As you can see in the following list, long-term and short-term initiatives center on organizational agility and also human factors, namely evolving generations of customers and employees.
Digital transformation is modernizing operations, creating cultures of innovation and uniting the enterprise to compete and grow in the name of evolving customers and employees
As digital transformation matures, it becomes so much more than disruptive technologies and IT roadmaps. And, it becomes so much more than any one effort. Meaningful digital transformation is a collaborative, enterprise-wide effort focused on the business model, market, and operational innovation.
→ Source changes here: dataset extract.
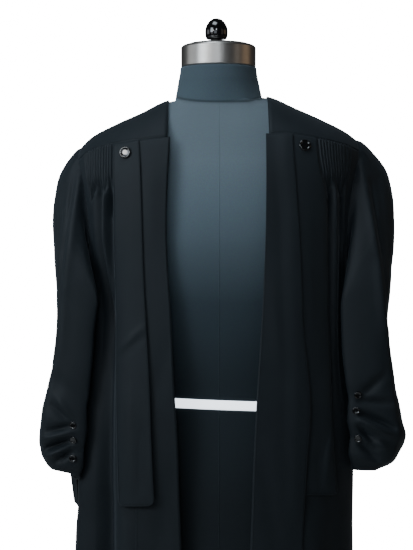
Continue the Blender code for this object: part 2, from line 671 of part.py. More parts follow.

Increased market pressure, new market opportunities and evolving customer and employee behaviors, expectations and preferences have all raised the bar for what organizations must do to survive and thrive. With aim and purpose, mature digital transformation strategies are prioritizing business growth and performance via CX and EX, with technology serving as enablers toward those goals. These strategies are supported by a new generation of cross-functional leadership that includes the C-Suite, IT and innovation groups, key stakeholders, business groups and boards/shareholders. Under this paradigm, DT becomes a collaborative, enterprise-wide effort.
Those that align disruptive technologies with agile operational models and open and innovative mindsets will find that digital transformation will not only modernize how companies work and compete, but also help them effectively adapt and grow in an ever-evolving digital economy.